Tal vez en esto radicaba el motivo real de su desconexión; no lograba compartir las costumbres, manías y pasiones de quienes la rodeaban. Ella tenía hábitos, deseos y sueños anormales, atípicos y fuera de los patrones. No había nacido con el gen que dicta qué carrera cursar ni para presentarse al examen de aptitudes o para ganar diez salarios mínimos al mes. Lo que el mundo le ofrecía era poco para el infinito que ella cargaba en su pecho.
Mientras los demás se satisfacen o aparentan hacerlo, ella quería más: ir más allá de lo que el mundo dice que necesita para ser feliz hasta el final de sus días; ir más allá del matrimonio perfecto, de los hijos corriendo por la casa; pero no sabía en dónde encontrar ese más. Solo sabía que mientras no lo encontrara se sentiría fuera de órbita.
Ella no lograba entrar en las conversaciones de otros, se queda al margen viendo a los demás. Los veía bailar, cantar, entregarse unos a otros, mientras que ella se quedaba en un rincón mirando el reloj y esperando a que nadie la viera para poder correr lejos. Los demás parecían tener una felicidad y un amor por las cosas que ella no tenía.
Pero llegó el día en que las cosas cambiaron. Un encuentro que la llevó a entenderse así misma y a sus dolores. Un encuentro con Jesús, aquel que murió en una cruz hace dos mil años y resucitó al tercer día. Él vio su sufrimiento y le dijo que su alma no pertenecía a la tierra, pero sí al cielo, por eso la gran incomodidad al intentar encajar en la vida de aquí.
Que por más que ella lo intentara nunca lograría amar lo que el mundo ofrece. Le dijo que la amaba y que seguiría cuidando de ella, que le daría la paz que nadie le podría quitar, el amor que no le podrían dar y un propósito: llevar ese amor a los que sufren como ella y a los que están aferrados al mundo. Fue entonces que comprendió que su hogar no era una casa o una ciudad, sino “alguien”. Que al pertenecer a Jesús, Él también pertenecería a ella y así lograría finalmente encontrase. A diferencia de las personas con quien ella convivía, Él no la abandonaría. Podría permanecer en su presencia, aprender de Él y conocer su voluntad a través de las enseñanzas del Espíritu Santo.

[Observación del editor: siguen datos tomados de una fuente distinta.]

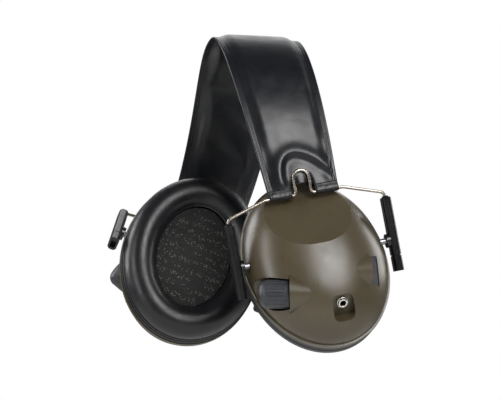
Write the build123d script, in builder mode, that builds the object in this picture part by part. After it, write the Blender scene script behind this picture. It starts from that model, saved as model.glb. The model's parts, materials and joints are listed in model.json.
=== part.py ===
from build123d import *
import math
import os

# Folding electronic earmuff hearing protector, in millimetres.
# +X is the wearer's left, -Y the front, +Z up. The origin is the middle of the
# band's underside, where it rests on the crown of the head.

# --- headband ---------------------------------------------------------------
HALF_SPAN = 66.0  # middle of the band to each hem
BAND_RISE = 115.0  # hem axis to the band's middle layer at the crown
ARCH_POWER = 2.4  # fullness of the arch, 2 being an ellipse
CROWN_WIDTH = 55.0
HEM_WIDTH = 45.0
COVER = 0.95  # leatherette with its backing
OUTER_FACE, INNER_FACE = 2.5, -3.8  # padded middle, either side of the middle layer
FLAT_FACE = 1.3  # the same at the flat welded ends
STRIP_WIDTH, STRIP_THICK = 24.0, 0.6
SLEEVE_R = 2.6
NOTCH_HALF = 7.6  # half the gap between a hem's two sleeves

# --- wire yoke and guides ---------------------------------------------------
WIRE_R = 1.0
RUN = 0.05  # radial clearance of a sliding or turning fit
GUIDE_V = 51.0  # middle of a guide from the yoke's middle
SHOULDER_DROP = 8.0
LOOP_HALF, LOOP_RISE = 5.0, 15.0
LEG_END = 51.0  # how far the legs reach below the hem axis
GUIDE_LENGTH = 47.0
GUIDE_WIDE, GUIDE_DEEP = 6.0, 9.0
PIVOT_DROP = 38.3  # hem axis to the cup's pivot
STUD_R = 2.0

# --- cup --------------------------------------------------------------------
CUP_HALF_W, CUP_HALF_H = 44.5, 56.0
CUP_LOW = 4.0  # middle of the cup below its pivot
CUP_SLANT = 7.0  # the bottom of the cup sits towards the front
RIM = -9.0  # rim of the shell from the pivot, along the outward axis
DOME = 31.0
DOME_POWER = 2.3
WALL = 2.4
LIP = 1.0
PLATE = 3.0
CUSHION = 16.0
EAR_HALF_W, EAR_HALF_H = 24.5, 35.5
FOAM_THICK = 6.5

# --- controls ---------------------------------------------------------------
KNOB_R, KNOB_LENGTH = 9.0, 18.5
KNOB_POCKET_R = 10.4
KNOB_SHAFT_R = 2.0
KNOB_POINTER = 200.0  # where the pointer rib stands round the knob, in degrees
MIC_SLOT_R, MIC_SLOT = 10.3, 7.0
JACK_BORE_R, JACK_DEPTH = 1.8, 14.0
SPEAKER_R = 16.0
SPEAKER_W = -12.0
CELL_R, CELL_LENGTH = 5.25, 44.5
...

Así pudo sonreír y el motivo fue ese “alguien” que ella no podría mirar ni tocar, pero que, al igual que el viento, había entrado por su ventana. Él era el sentido y refrescaba el caos que perturbaba su corazón inquieto. Él sería el padre que no estaba presente, el mejor amigo que nunca llegó a tener y el amor que la llamaba a ser novia de Cristo.
Ahora podría ir a cualquier lugar del mundo y voltear a los brazos de su amado. La nostalgia que asfixiaba su pecho era causada por un alma que pertenecía al cielo y allá regresaría algún día.